In some places, although rarely in crime-ridden urban areas, front doors are left open to encourage souls to enter, and a trail of marigold petals or blood-red flowers, the bishop's cockscomb, leads them back outside.

When butterflies, which migrate in swarms at this time of year, appear the next day, these are recognised as the returning souls. Maria Suarez, who writes on contemporary village customs says: "It is a moral obligation to remember the dead, if only once a year, when the butterflies appear."

The variety of dancing skeletons, made of sugar paste, clay or papier mache, which go on sale across Mexico, is evidence of dark humour just this side of morbid. Shift the lid of a cardboard coffin and a skeleton sits upright, grinning. Others lean up against cactus, squat and give birth to tinier skeletons, or ride in ambulances with a skull in place of the flashing light on top. One vendor displays a beauty pageant of strutting skeletons, with sashes draped over their rib-cages, and hair piled high above the skulls.
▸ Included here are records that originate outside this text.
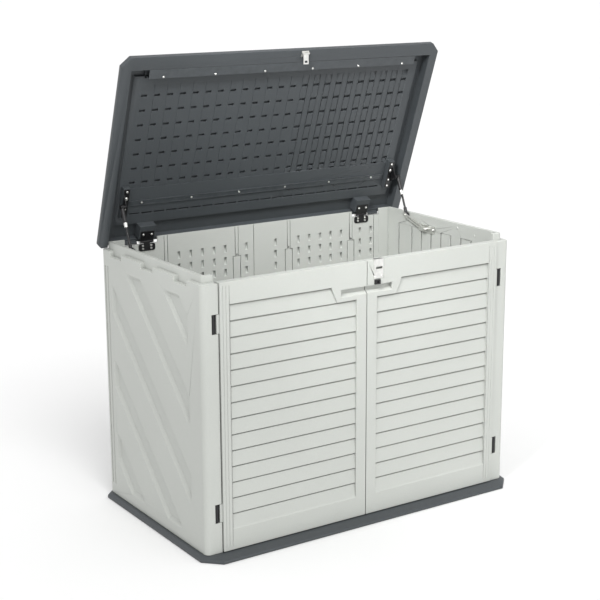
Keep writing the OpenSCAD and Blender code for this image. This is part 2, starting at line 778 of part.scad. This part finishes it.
// The strap always hangs straight down from its pin
module hasp_strap() {
    pin = hasp_pin_place();
    color(zinc) translate([hasp_x, pin[0], pin[1]]) difference() {
        union() {
            block([-hasp_w / 2, -1, -38], [hasp_w / 2, 1, 0]);
            translate([-hasp_w / 2, 0, 0]) rotate([0, 90, 0]) cylinder(r = 3, h = hasp_w);
        }
        translate([-hasp_w, 0, 0]) rotate([0, 90, 0]) cylinder(r = 1.5 + fit, h = 2 * hasp_w);
        block([-6, -2, -33], [6, 2, -25]);
    }
}

function hasp_pin_place() = [
    hinge_y + hasp_y * cos(lid_open) + hasp_z * sin(lid_open),
    hinge_z - hasp_y * sin(lid_open) + hasp_z * cos(lid_open)
];

module hasp_pin() {
    color(zinc) on_lid() translate([hasp_x - 16, hasp_y, hasp_z]) rotate([0, 90, 0])
        cylinder(r = 1.5, h = 32);
}

// Stays

// Puts a shape drawn along +Z, with z = 0 at the elbow, on the strut's line
module on_strut() {
    translate([strut_x, elbow_open[0], elbow_open[1]]) rotate([strut_angle - 90, 0, 0]) children();
}

module on_arm() {
    translate([arm_x, arm_pivot[0], arm_pivot[1]]) rotate([arm_angle, 0, 0]) children();
}

// Angle bracket on the lid: flat foot, upright web and a riveted stud that ends short of the strut's eye
module stay_bracket(side) {
    foot = [stud_closed[0] - 54, stud_closed[0] + 57];
    foot_z = [stay_pad_z - 2, stay_pad_z];
    web_t = 3;
    color(black) on_side(side) on_lid() difference() {
        union() {
            block([stay_foot_x[0], foot[0], foot_z[0]], [stay_foot_x[1], foot[1], foot_z[1]]);
            translate([web_x, 0, 0]) rotate([90, 0, 90]) linear_extrude(web_t)
                polygon([[stud_closed[0] - 34, foot_z[0] + 1], [stud_closed[0] - 9, stud_closed[1] + 2],
                         [stud_closed[0] - 4, stud_closed[1] - 8], [stud_closed[0] + 4, stud_closed[1] - 8],
                         [stud_closed[0] + 9, stud_closed[1] + 2], [stud_closed[0] + 34, foot_z[0] + 1]]);
            translate([web_x, stud_closed[0], stud_closed[1]]) rotate([0, 90, 0]) cylinder(r = 6, h = 9.5);
        }
        for (dy = stay_screw_y) {
            translate([stay_screw_x, stud_closed[0] + dy, 0]) cylinder(r = 2, h = stay_pad_z + 1);
        }
    }
}

// The second screw has a broad washer head
module stay_screws(side) {
    color(zinc) on_side(side) on_lid() for (i = [0 : 3]) {
        translate([stay_screw_x, stud_closed[0] + stay_screw_y[i], stay_pad_z - 2]) rotate([180, 0, 0])
            screw(i == 1 ? 6.5 : screw_r, 2.2, 2, 17);
    }
}

module strut_tube(side) {
    color(black) on_side(side) on_strut() difference() {
        union() {
            translate([0, 0, strut_mouth + collar_h])
                cylinder(r = strut_r, h = strut_len - strut_mouth - collar_h - 6);
            translate([0, 0, strut_mouth + collar_h / 2]) cylinder(r = strut_r - 1.5, h = collar_h / 2 + 1);
            translate([-strut_r + 0.5, 0, strut_len]) rotate([0, 90, 0])
                cylinder(r = eye_r, h = 2 * strut_r - 1);
        }
        translate([0, 0, strut_mouth]) cylinder(r = rod_r + fit, h = bore_h);
        translate([-strut_r - 1, 0, strut_len]) rotate([0, 90, 0]) cylinder(r = 3.5, h = 2 * strut_r + 2);
    }
}

module strut_collar(side) {
    color(zinc) on_side(side) on_strut() difference() {
        translate([0, 0, strut_mouth]) cylinder(r = strut_r - 0.5, h = collar_h);
        translate([0, 0, strut_mouth - eps]) cylinder(r = rod_r + fit, h = collar_h + 1);
        translate([0, 0, strut_mouth + collar_h / 2]) cylinder(r = strut_r - 1.5, h = collar_h / 2 + 1);
    }
}

module strut_rod(side) {
    color(black) on_side(side) on_strut() translate([0, 0, rod_foot])
        cylinder(r = rod_r, h = rod_top - rod_foot);
}

// Black lower end with the eye that turns on the elbow pin
module strut_end(side) {
    color(black) on_side(side) on_strut() difference() {
        union() {
            translate([0, 0, 5]) cylinder(r = strut_r - 1, h = sleeve_top - 5);
            translate([0, 0, sleeve_top - 7]) cylinder(r = strut_r - 0.2, h = 5);
            translate([-strut_r + 0.5, 0, 0]) rotate([0, 90, 0])
                cylinder(r = eye_r, h = 2 * strut_r - 1);
        }
        translate([0, 0, rod_foot]) cylinder(r = rod_r, h = sleeve_top - rod_foot + 1);
        translate([-strut_r - 1, 0, 0]) rotate([0, 90, 0])
            cylinder(r = elbow_pin_r + fit, h = 2 * strut_r + 2);
    }
}

module stay_arm(side) {
    color(zinc) on_side(side) on_arm() difference() {
        union() {
            block([0, 0, -8], [arm_t, arm_len, 8]);
            for (y = [0, arm_len]) {
                translate([0, y, 0]) rotate([0, 90, 0]) cylinder(r = 9, h = arm_t);
            }
        }
        translate([-1, 0, 0]) rotate([0, 90, 0]) cylinder(r = pivot_pin_r + fit, h = arm_t + 2);
        translate([-1, arm_len, 0]) rotate([0, 90, 0]) cylinder(r = elbow_pin_r, h = arm_t + 2);
        block([-1, 24, -2.5], [arm_t + 1, arm_len - 24, 2.5]);
    }
}

module elbow_pin(side) {
    color(zinc) on_side(side) translate([0, elbow_open[0], elbow_open[1]]) rotate([0, 90, 0]) {
        translate([0, 0, arm_x - 2]) cylinder(r = 5.5, h = 2);
        translate([0, 0, arm_x]) cylinder(r = elbow_pin_r, h = strut_x + strut_r - arm_x - 1);
    }
}

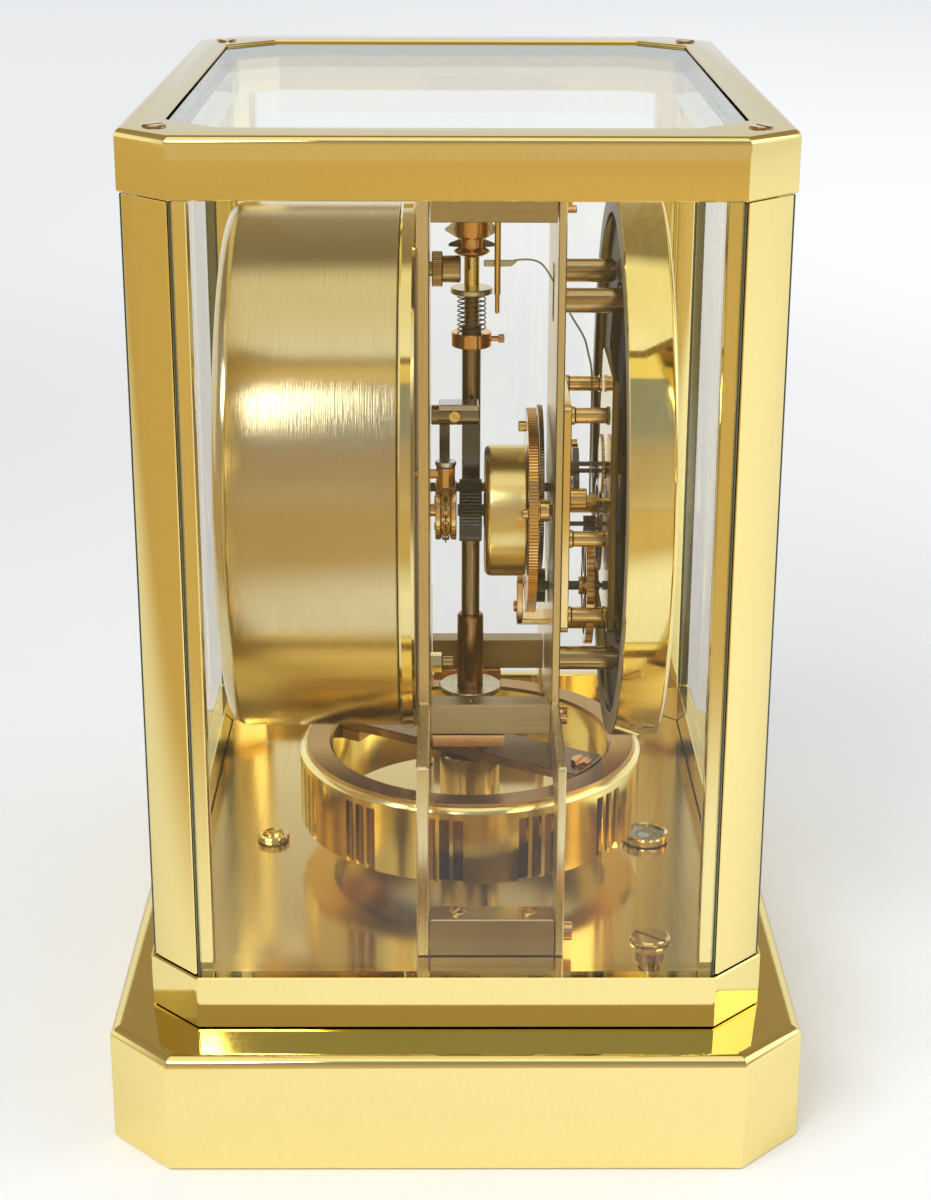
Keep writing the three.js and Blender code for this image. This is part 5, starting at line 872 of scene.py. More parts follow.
class CLOCK_OT_stage(bpy.types.Operator):
    """Floor, even light, two soft lamps and the camera."""

    bl_idname = "clock.stage"
    bl_label = "Stage"

    def execute(self, context):
        settings = context.scene.clock_stage
        self.camera(context, settings)
        self.floor(context, settings)
        self.sky(context, settings)
        for name, (place, width, height, power) in LAMPS.items():
            self.lamp(context, name, place, width, height, getattr(settings, power))
        context.scene.view_settings.view_transform = "Standard"
        return {"FINISHED"}

    def camera(self, context, settings):
        """Camera that looks along +X and 19.6 degrees down, rolled a little."""
        data = bpy.data.cameras.new("Camera")
        data.sensor_fit = "VERTICAL"
        data.sensor_height = SENSOR
        data.lens = SENSOR * FRAME_DISTANCE / FRAME_HEIGHT
        data.clip_start = 0.01
        made = bpy.data.objects.new("Camera", data)
        context.scene.collection.objects.link(made)
        forward = Vector((math.cos(YAW) * math.cos(PITCH), -math.sin(YAW) * math.cos(PITCH),
                          -math.sin(PITCH)))
        right = forward.cross(Vector((0, 0, 1))).normalized()
        up = right.cross(forward)
        turned_right = right * math.cos(ROLL) + up * math.sin(ROLL)
        axes = Matrix((turned_right, turned_right.cross(forward), -forward)).transposed()
        made.matrix_world = Matrix.Translation(settings.camera_place) @ axes.to_4x4()
        context.scene.camera = made

    def floor(self, context, settings):
        """Flat square under the clock: lit near it, evenly pale further off.

        Its tone goes from the floor's to the backdrop's with the distance, and is scaled by
        1 + slope along Y, which fades with the distance too. Polished metal sees the warm
        tone where WARM_SIDE . place is large, in front of the clock and to its left.
        """
        x, y = FLOOR_HALF, FLOOR_HALF
        mesh = bpy.data.meshes.new("floor")
        mesh.from_pydata([(-x, -y, 0), (x, -y, 0), (x, y, 0), (-x, y, 0)], [], [(0, 1, 2, 3)])
        made = bpy.data.objects.new("floor", mesh)
        context.scene.collection.objects.link(made)
        material = bpy.data.materials.new("clock floor")
        tree = empty_tree(material)
        place = own_place(tree)
        away = vector_node(tree, "LENGTH", place).outputs["Value"]
        aside = vector_node(tree, "DOT_PRODUCT", place, WARM_SIDE).outputs["Value"]
        level = add_node(tree, "ShaderNodeSeparateXYZ", {0: place}).outputs[1]
        path = add_node(tree, "ShaderNodeLightPath").outputs
        depth = moved_span(tree, away, BACKDROP_FROM, BACKDROP_TO)
        # Painted light: the slope makes the floor lighter towards -Y and darker towards +Y.
        slope = moved_span(tree, level, SLOPE_REACH, -SLOPE_REACH, SLOPE_REAR, SLOPE_FRONT)
        scale = math_node(tree, "MULTIPLY_ADD", slope, math_node(tree, "SUBTRACT", 1.0, depth), 1.0)
        warm = math_node(
            tree, "MULTIPLY", moved_span(tree, aside, WARM_FROM, WARM_TO, curve="SMOOTHSTEP"),
            path["Is Glossy Ray"])
        tone = colour_mix(tree, depth, settings.floor, settings.backdrop)
        tone = colour_mix(tree, warm, tone, settings.surround)
        tone = vector_node(tree, "SCALE", tone, scale=scale).outputs[0]
        seen = math_node(tree, "MAXIMUM", path["Is Camera Ray"], path["Is Glossy Ray"])
        seen = math_node(tree, "MAXIMUM", seen, path["Is Transmission Ray"])
        far = moved_span(tree, away, EVEN_FROM, EVEN_TO, curve="SMOOTHSTEP")
        even = math_node(tree, "MULTIPLY", math_node(tree, "MAXIMUM", far, warm), seen)
        lit = add_node(tree, "ShaderNodeBsdfDiffuse", {"Color": tone}).outputs[0]
        plain = add_node(tree, "ShaderNodeEmission", {"Color": tone}).outputs[0]
        surface(tree, add_node(tree, "ShaderNodeMixShader", {0: even, 1: lit, 2: plain}))
        mesh.materials.append(material)

    def sky(self, context, settings):
        """Room light: the tone follows the height of a direction, from horizon to zenith.

        One run of tones is for the room behind the camera and one for the backdrop behind
        the clock, mixed by the direction's x. Polished metal mirrors them. The camera and
        clear glass see the backdrop's colour, and the light that falls on the clock is even.
        """
        world = bpy.data.worlds.new("clock world")
        tree = empty_tree(world)
        direction = add_node(tree, "ShaderNodeTexCoord").outputs["Generated"]
        parts = add_node(tree, "ShaderNodeSeparateXYZ", {0: direction}).outputs
        room = colour_mix(
            tree, moved_span(tree, parts[0], -ROOM_BLEND, ROOM_BLEND),
            self.tones(tree, parts[2], ROOM_TONES), self.tones(tree, parts[2], BACKDROP_TONES))
        path = add_node(tree, "ShaderNodeLightPath").outputs
        seen = math_node(tree, "MAXIMUM", path["Is Camera Ray"], path["Is Transmission Ray"])
        light = colour_mix(tree, path["Is Glossy Ray"], [settings.sky] * 3, room)
        tone = colour_mix(tree, seen, light, settings.backdrop)
        shader = add_node(tree, "ShaderNodeBackground", {"Color": tone})
        add_node(tree, "ShaderNodeOutputWorld", {"Surface": shader.outputs[0]})
        context.scene.world = world

    def tones(self, tree, height, stops):
        """Colour by height through a list of (height, red, green, blue)."""
        ramp = add_node(tree, "ShaderNodeValToRGB", {"Fac": height})
        elements = ramp.color_ramp.elements
        while len(elements) < len(stops):
            elements.new(0.5)
        for element, (place, *tone) in zip(elements, stops):
            element.position = place
            element.color = (*tone, 1)
        return ramp.outputs[0]

    def lamp(self, context, name, place, width, height, power):
        """Soft rectangular lamp that faces the middle of the clock."""
        data = bpy.data.lights.new(name, "AREA")
        data.shape = "RECTANGLE"
        data.size, data.size_y = width, height
        data.energy = power
        made = bpy.data.objects.new(name, data)
        context.scene.collection.objects.link(made)
        aim = (Vector(LAMPS_AIM) - Vector(place)).to_track_quat("-Z", "Y")
        made.matrix_world = Matrix.Translation(place) @ aim.to_matrix().to_4x4()


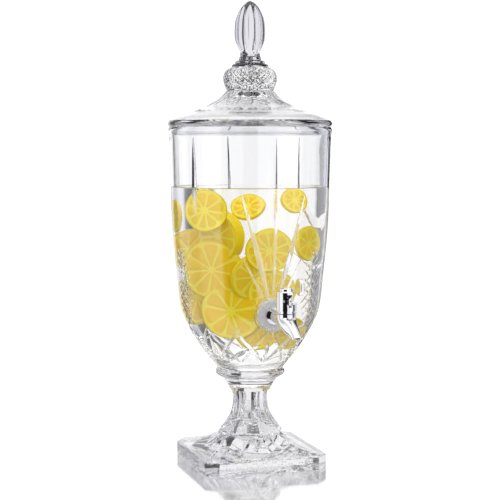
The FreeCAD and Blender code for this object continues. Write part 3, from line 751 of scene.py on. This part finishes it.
def chrome_material():
    material, nodes, links, shader = new_material("bright_chrome")
    shader.inputs["Metallic"].default_value = 1.0
    tone = noise(nodes, links, 120, 4)
    links.new(blend_colors(nodes, links, tone, (0.80, 0.80, 0.82), (0.88, 0.88, 0.89)), shader.inputs["Base Color"])
    wear = remap(nodes, links, noise(nodes, links, 900, 6), 0.35, 0.8, 0.02, 0.10)
    links.new(wear, shader.inputs["Roughness"])
    bump(nodes, links, shader, noise(nodes, links, 260, 3), 0.000012)
    return material


def steel_material():
    material, nodes, links, shader = new_material("plain_steel")
    shader.inputs["Metallic"].default_value = 1.0
    grain = noise(nodes, links, 500, 6, 0.6, (1, 1, 0.15))
    links.new(blend_colors(nodes, links, grain, (0.52, 0.52, 0.53), (0.72, 0.72, 0.73)), shader.inputs["Base Color"])
    links.new(remap(nodes, links, grain, 0.3, 0.7, 0.18, 0.36), shader.inputs["Roughness"])
    bump(nodes, links, shader, grain, 0.00002)
    return material


def silicone_material():
    """Pale translucent sealing washer."""
    material, nodes, links, shader = new_material("clear_silicone")
    shader.inputs["IOR"].default_value = 1.41
    shader.inputs["Transmission Weight"].default_value = 0.55
    shader.inputs["Subsurface Weight"].default_value = 0.4
    shader.inputs["Subsurface Radius"].default_value = (0.004, 0.004, 0.004)
    cloud = noise(nodes, links, 180, 4)
    links.new(blend_colors(nodes, links, cloud, (0.95, 0.94, 0.95), (0.98, 0.975, 0.98)), shader.inputs["Base Color"])
    links.new(remap(nodes, links, cloud, 0.3, 0.7, 0.22, 0.38), shader.inputs["Roughness"])
    bump(nodes, links, shader, noise(nodes, links, 500, 3), 0.00001)
    return material


def plain_material(name, dark, light, rough):
    material, nodes, links, shader = new_material(name)
    speck = noise(nodes, links, 700, 5)
    links.new(blend_colors(nodes, links, speck, dark, light), shader.inputs["Base Color"])
    links.new(remap(nodes, links, speck, 0.3, 0.7, rough - 0.08, rough + 0.08), shader.inputs["Roughness"])
    bump(nodes, links, shader, speck, 0.00004)
    return material


def rind_material():
    material, nodes, links, shader = new_material("lemon_rind")
    shader.inputs["Subsurface Weight"].default_value = 0.25
    shader.inputs["Subsurface Radius"].default_value = (0.003, 0.002, 0.0005)
    tone = noise(nodes, links, 90, 4)
    links.new(blend_colors(nodes, links, tone, (0.90, 0.68, 0.002), (0.96, 0.76, 0.006)), shader.inputs["Base Color"])
    shader.inputs["Roughness"].default_value = 0.38
    pores = nodes.new("ShaderNodeTexVoronoi")
    pores.inputs["Scale"].default_value = 900
    links.new(nodes.new("ShaderNodeTexCoord").outputs["Object"], pores.inputs["Vector"])
    bump(nodes, links, shader, pores.outputs["Distance"], 0.0002)
    return material


def flesh_material(name, pale, deep, grain):
    material, nodes, links, shader = new_material(name)
    shader.inputs["Subsurface Weight"].default_value = 0.4
    shader.inputs["Subsurface Radius"].default_value = (0.006, 0.004, 0.001)
    shader.inputs["Roughness"].default_value = 0.3
    fibre = noise(nodes, links, grain, 5, 0.6)
    links.new(blend_colors(nodes, links, fibre, deep, pale), shader.inputs["Base Color"])
    bump(nodes, links, shader, fibre, 0.0003)
    return material


# ---------------------------------------------------------------- assembly

CONTENTS = [rind_material(),
            flesh_material("lemon_pith", (0.98, 0.82, 0.09), (0.96, 0.76, 0.035), 160),
            flesh_material("lemon_pulp", (0.97, 0.715, 0.008), (0.87, 0.53, 0.003), 110)]

# the last column is the glass colour: the vessel's faint tint, and darker greys on the lid, bead, pedestal and finial
# that are painted shade
GLASS_PIECES = [
    (vessel, "vessel", "dispenser", "vessel_glass", (0.957, 0.958, 0.966)),
    (pedestal, "pedestal", "dispenser", "foot_glass", (0.79, 0.79, 0.81)),
    (lid, "lid", "lid_assembly", "lid_glass", (0.86, 0.86, 0.875)),
    (bead, "knop", "lid_assembly", "finial_glass", (0.89, 0.89, 0.90)),
    (finial, "finial", "lid_assembly", "finial_glass", (0.70, 0.695, 0.74)),
]
for make, node, body, slot, tint_and_shade in GLASS_PIECES:
    piece = make()
    wall = None
    if isinstance(piece, tuple):
        piece, wall = piece
    piece.data.materials.clear()
    piece.data.materials.append(glass_material("pressed_glass_" + node, tint_and_shade))
    if wall:
        # less clear than the wall, so the cut faces show white: a painted sparkle of many small facets
        piece.data.materials.append(glass_material("broad_cuts_painted_sparkle_" + node, tint_and_shade, (0.03, 0.09), 0.68))
        piece.data.materials.append(glass_material("fine_cuts_painted_sparkle_" + node, tint_and_shade, (0.02, 0.07), 0.86))
        mark_cuts(piece, wall)
    piece.visible_shadow = False        # so that the lamps reach what is inside
    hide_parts(node)
    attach(piece, body)

# the clear bond wets both pieces of glass, so it reaches a little into each of them
bond = lathe("clear_bond", [(0.0, 112.5), (37.8, 112.5), (37.8, 113.3), (0.0, 113.3)])
bond.data.materials.append(glass_material("clear_bond", (0.985, 0.985, 0.98)))
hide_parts("bond_disc")
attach(bond, "dispenser")

drink = water()
drink.data.materials.clear()
drink.data.materials.append(water_material())
drink.visible_shadow = False
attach(drink, "dispenser")
for index, values in enumerate(SLICES):
    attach(lemon_slice(index, CONTENTS, *values), "dispenser")

chrome = chrome_material()
steel = steel_material()
silicone = silicone_material()
dark_rubber = plain_material("dark_rubber", (0.02, 0.02, 0.022), (0.05, 0.05, 0.055), 0.55)
white_plastic = plain_material("white_nylon", (0.78, 0.78, 0.76), (0.88, 0.88, 0.86), 0.35)
FINISHES = {
    "tap_body": chrome, "tap_bonnet": chrome, "tap_cap": chrome, "tap_lever": chrome,
    "lever_pin": steel, "finial_screw": steel, "valve_stem": steel,
    "outer_washer": silicone, "inner_washer": silicone, "screw_washer": silicone,
    "lock_nut": white_plastic, "valve_seal": dark_rubber, "stem_o_ring": dark_rubber,
    "bonnet_seal": dark_rubber,
}
for node, material in FINISHES.items():
    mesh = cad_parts[node].data
    mesh.materials.clear()
    mesh.materials.append(material)

# the coil is held against the bonnet, and the rising stem closes it from below
coil = coil_spring("return_coil", "return_spring")
coil.data.materials.append(steel)
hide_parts("return_spring")
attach(coil, "dispenser")
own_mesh(coil)

# ---------------------------------------------------------------- camera, floor and light

YAW = math.radians(18.0)
PITCH = math.radians(4.69)
DISTANCE = 1.571
EYE = 0.3795
camera_data = bpy.data.cameras.new("camera")
camera_data.sensor_width = 36.0
camera_data.lens = 96.5
camera_data.clip_end = 50
camera = bpy.data.objects.new("camera", camera_data)
camera.location = (-DISTANCE * math.sin(YAW), -DISTANCE * math.cos(YAW), EYE)
camera.rotation_euler = (math.pi / 2 - PITCH, 0, -YAW)
bpy.context.scene.collection.objects.link(camera)
bpy.context.scene.camera = camera

FLOOR_RADIUS = 290
FLOOR_Z = -0.3
floor_steps = np.arange(64) * 2 * math.pi / 64
floor = mesh_object("floor", *rings([[0, 0, FLOOR_Z], circle(FLOOR_RADIUS, FLOOR_Z, floor_steps)[::-1]]))
floor_material, nodes, links, shader = new_material("pale_floor")
shader.inputs["Base Color"].default_value = (0.86, 0.86, 0.863, 1)
shader.inputs["Metallic"].default_value = 0.7
shader.inputs["Roughness"].default_value = 0.09
floor.data.materials.append(floor_material)


def panel(name, place, size, power, aim, mirrored=True):
    """Area lamp that is never seen directly, nor in mirrors and glass unless mirrored."""
    data = bpy.data.lights.new(name, "AREA")
    data.shape = "RECTANGLE"
    data.size, data.size_y = size
    data.energy = power
    light = bpy.data.objects.new(name, data)
    light.location = place
    light.rotation_euler = (Vector(aim) - Vector(place)).to_track_quat("-Z", "Y").to_euler()
    light.visible_camera = False
    light.visible_glossy = mirrored
    light.visible_transmission = mirrored
    bpy.context.scene.collection.objects.link(light)


def bearing_point(bearing, distance, height):
    """Point at a bearing in degrees from +Y, clockwise seen from above."""
    return (distance * math.sin(math.radians(bearing)), distance * math.cos(math.radians(bearing)), height)


for name, bearing, power in (("front_fill", -160, 13), ("side_fill", 60, 4)):
    panel(name, bearing_point(bearing, 1.9, 0.62), (1.0, 0.8), power, (0, 0, 0.24), mirrored=False)
panel("top_panel", (0, 0, 2.4), (1.2, 1.2), 10, (0, 0, 0))

world = bpy.data.worlds.new("studio")
bpy.context.scene.world = world
world.use_nodes = True
wn, wl = world.node_tree.nodes, world.node_tree.links
split = wn.new("ShaderNodeSeparateXYZ")
wl.new(wn.new("ShaderNodeTexCoord").outputs["Generated"], split.inputs["Vector"])
azimuth = wn.new("ShaderNodeMath")
azimuth.operation = "ARCTAN2"
wl.new(split.outputs["X"], azimuth.inputs[0])
wl.new(split.outputs["Y"], azimuth.inputs[1])
turns = remap(wn, wl, azimuth.outputs["Value"], -math.pi, math.pi, 0.0, 1.0)


COLD = 1.12         # how much bluer the grey parts of the tent are
SKY = 1.12          # brightness of the white ones


def compass(stops):
    """Brightness by bearing in degrees, from +Y, clockwise seen from above."""
    ramp = wn.new("ShaderNodeValToRGB")
    wl.new(turns, ramp.inputs["Fac"])
    elements = ramp.color_ramp.elements
    for bearing, level in stops[1:-1]:
        elements.new((bearing + 180) / 360).color = (level, level, min(1, level * COLD), 1)
    for element, (bearing, level) in ((elements[0], stops[0]), (elements[-1], stops[-1])):
        element.color = (level, level, level, 1)
    return ramp.outputs["Color"]


def scaled(color, factor):
    """Colour times a number or a socket."""
    node = wn.new("ShaderNodeVectorMath")
    node.operation = "SCALE"
    wl.new(color, node.inputs[0])
    if isinstance(factor, (int, float)):
        node.inputs["Scale"].default_value = factor
    else:
        wl.new(factor, node.inputs["Scale"])
    return node.outputs["Vector"]


def added(first, second):
    node = wn.new("ShaderNodeVectorMath")
    node.operation = "ADD"
    wl.new(first, node.inputs[0])
    wl.new(second, node.inputs[1])
    return node.outputs["Vector"]


# a bright tent with black and grey flags round the sides, and a bright ceiling
tent = compass([(-180, 0.85), (-174, 0.85), (-172, 0.01), (-121, 0.01), (-117, 1.0), (-79, 1.0),
                (-77, 0.55), (-59, 0.55), (-57, 1.0), (-33, 1.0), (-30, 0.12), (-15.5, 0.12),
                (-12.5, 1.0), (29.4, 1.0), (31.2, 0.05), (48.5, 0.05), (51, 0.75), (80, 0.75),
                (84, 0.12), (117, 0.12), (120, 1.0), (151, 1.0), (160, 0.85), (180, 0.85)])
height = split.outputs["Z"]
belt = remap(wn, wl, height, 0.50, 0.72, 1.0, 0.0)
ceiling = remap(wn, wl, height, 0.50, 0.88, 0.0, 1.4)
white = wn.new("ShaderNodeRGB")
white.outputs[0].default_value = (1, 1, 1, 1)
glow = added(scaled(scaled(tent, SKY), belt), scaled(white.outputs[0], ceiling))
wl.new(glow, wn["Background"].inputs["Color"])

scene = bpy.context.scene
scene.view_settings.view_transform = "Standard"
scene.cycles.max_bounces = 32
scene.cycles.transmission_bounces = 28
scene.cycles.glossy_bounces = 12
scene.cycles.diffuse_bounces = 4
scene.cycles.use_denoising = True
Strip away our human skin and we all are alike underneath, but we hold on to our foibles.

Contemptuous nicknames for the death head are diverse: "The Pale One", "Skinny", the "Hilarious Chinaman", the "Hungry One". And nobody simply dies. You "close your beak", "hang up the tennis shoes", "go to another neighbourhood", or just "stick out your leg". Cartoons of death, often with a cheap cigar clenched between the person's teeth, are treasured.

On 1 November, the Day of the Little Angels, all dead children are tempted out with toys, sweeties, and candles fashioned from pale pink or blue wax. On the following day, more pragmatic offerings are left for departed adults. Cigars and tequila are in abundance.

Lilian Schefler, a Mexico City ethnologist, says of the customs: "Sugar skulls and movable skeletons both mock and affirm what little relevance human existence has. Death doesn't scare us because life has a way of curing our fears."